Stare drzewo przetrwało dwie wojny światowe i komunizm. Było żywym świadkiem historii Lubasza. W ubiegłym roku urząd gminy wystąpił do starostwa powiatowego w Czarnkowie z wnioskiem o pozwolenie na wycinkę dębu. Dziś po drzewie nie ma śladu.
– Szkoda bardzo tego drzewa, ponieważ jest to kawał historii – odpowiadają pytani o decyzję władz mieszkańcy. I dodają: – Myślę, że to zacieranie historii i nie powinno tak być. Mówią też, że: – To jest wielka tragedia, że bezmyślnie wycinamy drzewa.

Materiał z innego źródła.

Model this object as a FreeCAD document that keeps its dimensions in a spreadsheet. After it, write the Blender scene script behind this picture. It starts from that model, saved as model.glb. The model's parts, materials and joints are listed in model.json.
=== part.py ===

W imieniu wójta wypowiedział się dyrektor lubaskiego ośrodka kultury. Urzędnik twierdzi, że dąb był przechylony i stanowił zagrożenie dla dzieci bawiących się na pobliskim placu zabaw.
400-letni dąb był zdrowy. Drzewo nie miało żadnych oznak choroby. Pod topór miały pójść także 3 akacje i 3 brzozy.
– Wytnijmy wszystkie drzewa, które są krzywe, pochylone w tym ośrodku i zobaczymy co nam zostanie. Z czego będziemy korzystać latem? Co będziemy oferować swoim wczasowiczom? Co będziemy mówić za parę lat? – pyta Przemysław Bednarek, lokalny dziennikarz.
Drewno z wycinki ma być przeznaczone na potrzeby ośrodka kultury lub sprzedane. Akacje i brzozy mają zostać wycięte do 31 grudnia tego roku.